If less bits are required from SHA-512 then they are generally just taken from the left of the output (it doesn't matter which bits are used, this is just convention). There are also specialized constructs such as SHA-512/256 that use different initial values. This should be used in case the leakage of a partial hash is a problem within the specific protocol.

That said there are no attacks on SHA-256 that come close to breaking that particular algorithm, so it can still be used with some kind of confidence.


There is no such thing as a SHA-256 or SHA-512 key. SHA-2 may be used to derive keys though, for instance using HKDF. For key derivation it is best to use the hash as part of a HMAC function to create a PRF.

As deviantfan commented, CBC requires an IV. The additional output of the SHA-512 function could be used to deliver those additional 128 bits.


For GPG specifically, RFC 4880: OpenPGP Message Format specifies in section 3.7.1.1: Simple S2K:

If the hash size is greater than the session key size, the high-order (leftmost) octets of the hash are used as the key.

This is also the method used for Salted S2K and Iterated and Salted S2K as those expand the Simple S2K function.

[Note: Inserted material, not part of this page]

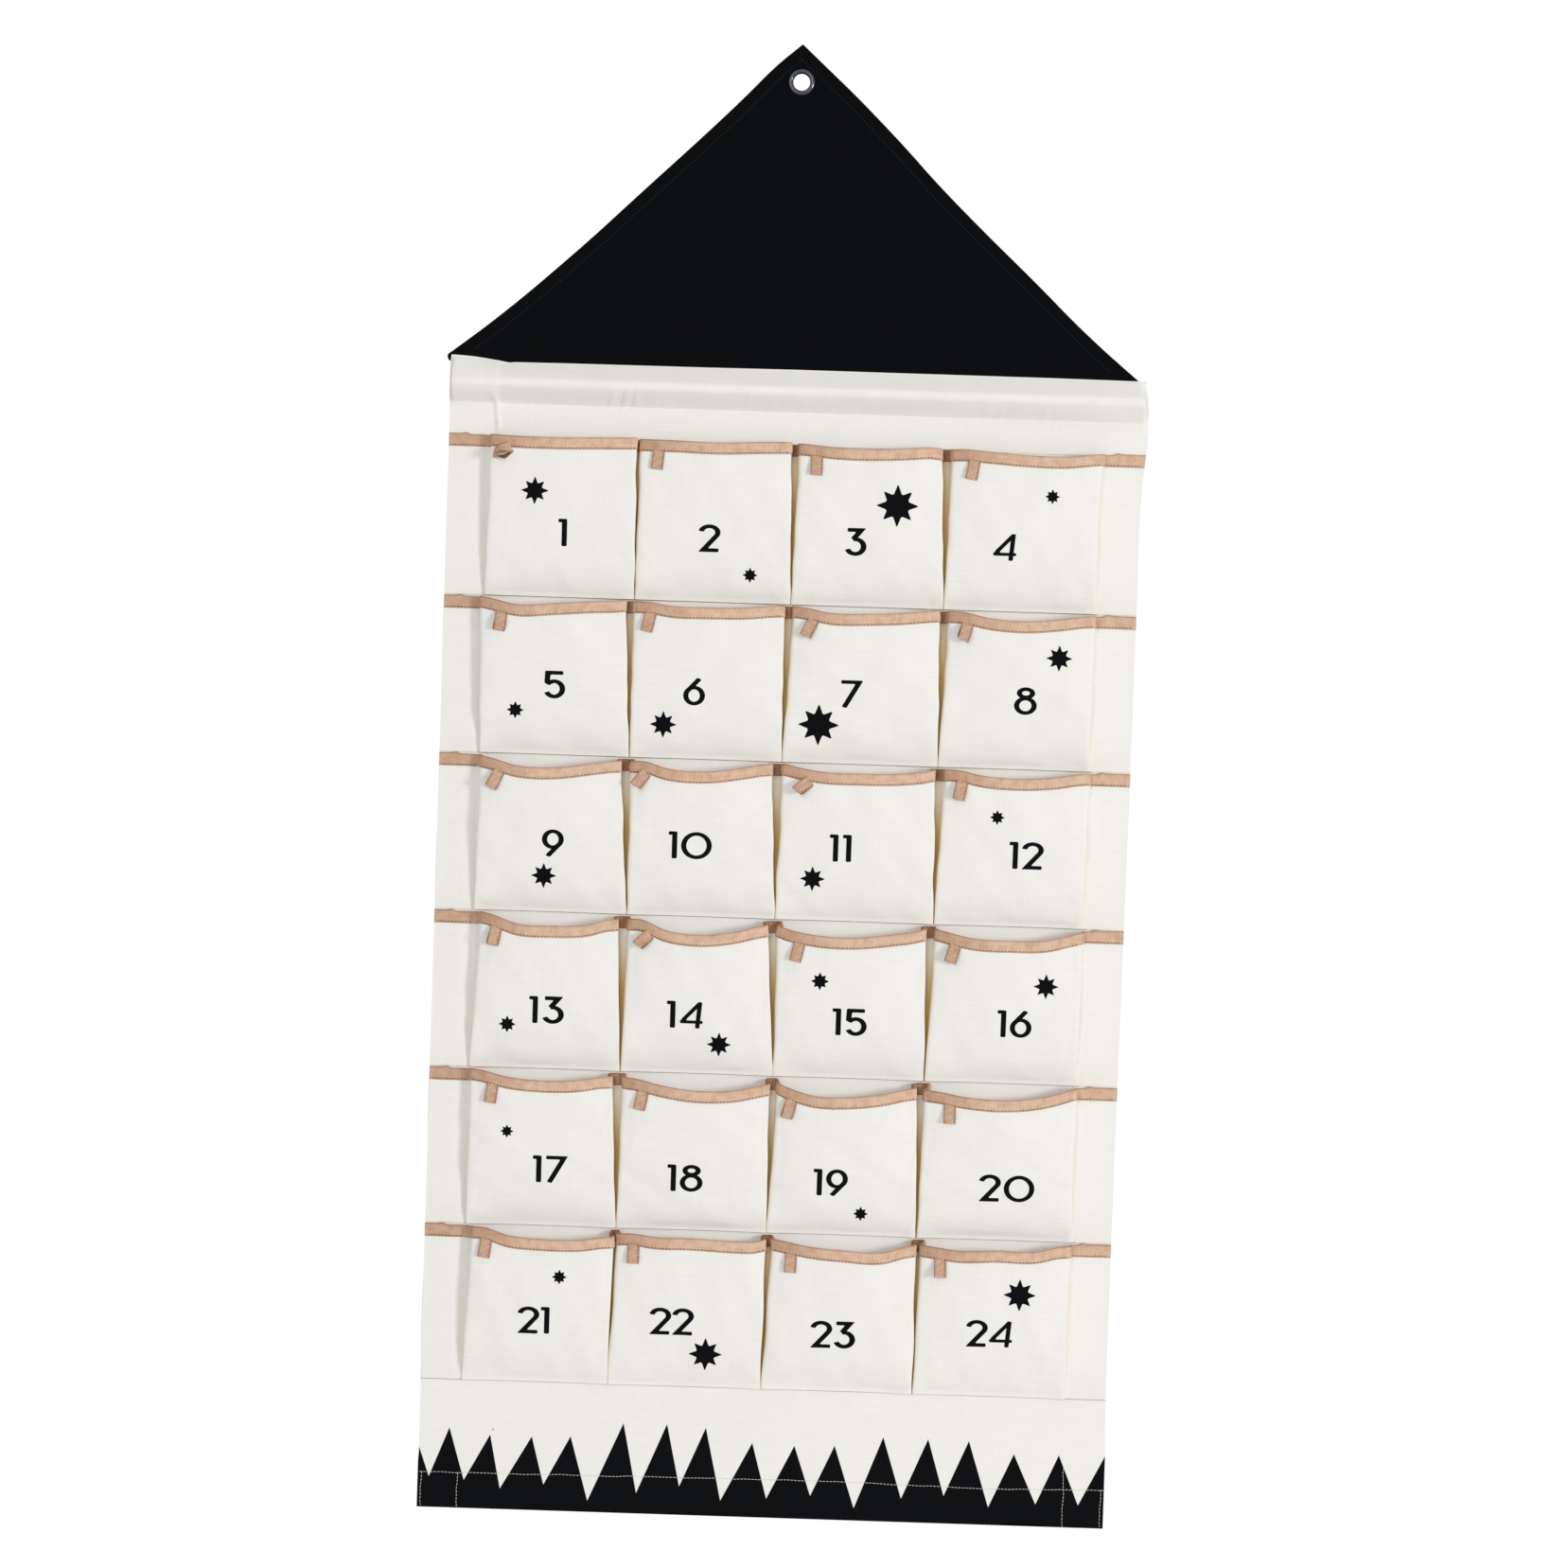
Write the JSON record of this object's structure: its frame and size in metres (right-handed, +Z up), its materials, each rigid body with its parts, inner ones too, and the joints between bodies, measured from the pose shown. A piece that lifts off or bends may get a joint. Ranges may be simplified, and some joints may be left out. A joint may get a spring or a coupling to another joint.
{
  "type": "pocket advent calendar",
  "caption": "Hanging canvas advent calendar: rows of pleated, numbered pockets bound in tape on a back panel, with tape loops, a rod and a black gable with an eyelet.",
  "frame": {"origin": "centre of the eyelet, on the plane of the wall behind the calendar", "axes": "+Z up along the hanging cloth, +Y into the wall, +X to the right as seen from the front"},
  "size_m": [0.6, 0.021, 1.274],
  "materials": {
    "natural_canvas": "woven, unbleached",
    "black_canvas": "woven, dyed black",
    "cotton_tape": "twill tape, camel",
    "nickel": "dark nickel plate",
    "birch": "bare dowel"
  },
  "bodies": {
    "gable": {"gable": "black_canvas", "eyelet_ring": "nickel", "eyelet_washer": "nickel"},
    "panel": {"back_panel": "natural_canvas", "rod_sleeve": "natural_canvas", "pocket_strip_row_1": "natural_canvas", "pocket_strip_row_2": "natural_canvas", "pocket_strip_row_3": "natural_canvas", "pocket_strip_row_4": "natural_canvas", "pocket_strip_row_5": "natural_canvas", "pocket_strip_row_6": "natural_canvas", "binding_row_1": "cotton_tape", "binding_row_2": "cotton_tape", "binding_row_3": "cotton_tape", "binding_row_4": "cotton_tape", "binding_row_5": "cotton_tape", "binding_row_6": "cotton_tape"},
    "rod": {"rod": "birch"},
    "loop_01": {"loop_01": "cotton_tape"},
    "loop_02": {"loop_02": "cotton_tape"},
    "loop_03": {"loop_03": "cotton_tape"},
    "loop_04": {"loop_04": "cotton_tape"},
    "loop_05": {"loop_05": "cotton_tape"},
    "loop_06": {"loop_06": "cotton_tape"},
    "loop_07": {"loop_07": "cotton_tape"},
    "loop_08": {"loop_08": "cotton_tape"},
    "loop_09": {"loop_09": "cotton_tape"},
    "loop_10": {"loop_10": "cotton_tape"},
    "loop_11": {"loop_11": "cotton_tape"},
    "loop_12": {"loop_12": "cotton_tape"},
    "loop_13": {"loop_13": "cotton_tape"},
    "loop_14": {"loop_14": "cotton_tape"},
    "loop_15": {"loop_15": "cotton_tape"},
    "loop_16": {"loop_16": "cotton_tape"},
    "loop_17": {"loop_17": "cotton_tape"},
    "loop_18": {"loop_18": "cotton_tape"},
    "loop_19": {"loop_19": "cotton_tape"},
    "loop_20": {"loop_20": "cotton_tape"},
    "loop_21": {"loop_21": "cotton_tape"},
    "loop_22": {"loop_22": "cotton_tape"},
    "loop_23": {"loop_23": "cotton_tape"},
    "loop_24": {"loop_24": "cotton_tape"}
  },
  "joints": [
    {"name": "panel_fold", "type": "hinge", "parent": "gable", "child": "panel", "pos_m": [0.0044, -0.0028, -0.2474], "axis": [-1, 0, 0], "range_deg": [0, 135]},
    {"name": "rod_slide", "type": "slide", "parent": "panel", "child": "rod", "axis": [1, 0, 0], "range_m": [-0.034, 0]},
    {"name": "loop_01_flap", "type": "hinge", "parent": "panel", "child": "loop_01", "pos_m": [-0.24046, -0.01884, -0.3237], "axis": [-1, 0, 0], "range_deg": [0, 160]},
    {"name": "loop_02_flap", "type": "hinge", "parent": "panel", "child": "loop_02", "pos_m": [-0.11229, -0.01837, -0.32366], "axis": [-1, 0, 0], "range_deg": [0, 160]},
    {"name": "loop_03_flap", "type": "hinge", "parent": "panel", "child": "loop_03", "pos_m": [0.02367, -0.01886, -0.32403], "axis": [-1, 0, 0], "range_deg": [0, 160]},
    {"name": "loop_04_flap", "type": "hinge", "parent": "panel", "child": "loop_04", "pos_m": [0.1591, -0.01927, -0.32414], "axis": [-1, 0, 0], "range_deg": [0, 160]},
    {"name": "loop_05_flap", "type": "hinge", "parent": "panel", "child": "loop_05", "pos_m": [-0.2431, -0.01852, -0.46539], "axis": [-1, 0, 0], "range_deg": [0, 160]},
    {"name": "loop_06_flap", "type": "hinge", "parent": "panel", "child": "loop_06", "pos_m": [-0.11493, -0.01805, -0.46377], "axis": [-1, 0, 0], "range_deg": [0, 160]},
    {"name": "loop_07_flap", "type": "hinge", "parent": "panel", "child": "loop_07", "pos_m": [0.02499, -0.01902, -0.46516], "axis": [-1, 0, 0], "range_deg": [0, 160]},
    {"name": "loop_08_flap", "type": "hinge", "parent": "panel", "child": "loop_08", "pos_m": [0.15778, -0.01911, -0.46534], "axis": [-1, 0, 0], "range_deg": [0, 160]},
    {"name": "loop_09_flap", "type": "hinge", "parent": "panel", "child": "loop_09", "pos_m": [-0.24112, -0.01876, -0.6023], "axis": [-1, 0, 0], "range_deg": [0, 160]},
    {"name": "loop_10_flap", "type": "hinge", "parent": "panel", "child": "loop_10", "pos_m": [-0.11493, -0.01805, -0.60124], "axis": [-1, 0, 0], "range_deg": [0, 160]},
    {"name": "loop_11_flap", "type": "hinge", "parent": "panel", "child": "loop_11", "pos_m": [0.02631, -0.01918, -0.60166], "axis": [-1, 0, 0], "range_deg": [0, 160]},
    {"name": "loop_12_flap", "type": "hinge", "parent": "panel", "child": "loop_12", "pos_m": [0.15778, -0.01911, -0.60126], "axis": [-1, 0, 0], "range_deg": [0, 160]},
    {"name": "loop_13_flap", "type": "hinge", "parent": "panel", "child": "loop_13", "pos_m": [-0.23914, -0.019, -0.73878], "axis": [-1, 0, 0], "range_deg": [0, 160]},
    {"name": "loop_14_flap", "type": "hinge", "parent": "panel", "child": "loop_14", "pos_m": [-0.10701, -0.01902, -0.74081], "axis": [-1, 0, 0], "range_deg": [0, 160]},
    {"name": "loop_15_flap", "type": "hinge", "parent": "panel", "child": "loop_15", "pos_m": [0.02235, -0.0187, -0.74024], "axis": [-1, 0, 0], "range_deg": [0, 160]},
    {"name": "loop_16_flap", "type": "hinge", "parent": "panel", "child": "loop_16", "pos_m": [0.15646, -0.01895, -0.7387], "axis": [-1, 0, 0], "range_deg": [0, 160]},
    {"name": "loop_17_flap", "type": "hinge", "parent": "panel", "child": "loop_17", "pos_m": [-0.23808, -0.01913, -0.87421], "axis": [-1, 0, 0], "range_deg": [0, 160]},
    {"name": "loop_18_flap", "type": "hinge", "parent": "panel", "child": "loop_18", "pos_m": [-0.10833, -0.01886, -0.87474], "axis": [-1, 0, 0], "range_deg": [0, 160]},
    {"name": "loop_19_flap", "type": "hinge", "parent": "panel", "child": "loop_19", "pos_m": [0.01971, -0.01837, -0.87656], "axis": [-1, 0, 0], "range_deg": [0, 160]},
    {"name": "loop_20_flap", "type": "hinge", "parent": "panel", "child": "loop_20", "pos_m": [0.15646, -0.01895, -0.87557], "axis": [-1, 0, 0], "range_deg": [0, 160]},
    {"name": "loop_21_flap", "type": "hinge", "parent": "panel", "child": "loop_21", "pos_m": [-0.23954, -0.01895, -1.00892], "axis": [-1, 0, 0], "range_deg": [0, 160]},
    {"name": "loop_22_flap", "type": "hinge", "parent": "panel", "child": "loop_22", "pos_m": [-0.11229, -0.01837, -1.00758], "axis": [-1, 0, 0], "range_deg": [0, 160]},
    {"name": "loop_23_flap", "type": "hinge", "parent": "panel", "child": "loop_23", "pos_m": [0.02367, -0.01886, -1.01066], "axis": [-1, 0, 0], "range_deg": [0, 160]},
    {"name": "loop_24_flap", "type": "hinge", "parent": "panel", "child": "loop_24", "pos_m": [0.1525, -0.01847, -1.00974], "axis": [-1, 0, 0], "range_deg": [0, 160]}
  ]
}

Note that there is a specialized SHA-512 version called SHA-512/256 standardized by NIST, which let you use a version of SHA-512 with reduced output. It uses different constants which could fend of some attacks as the start of a hash may tell an attacker something about the full hash. Obviously it therefore produces different output than (the leftmost bytes of) SHA-512. SHA-512/256 should be used instead of SHA-512 in new protocols if your target platforms support it.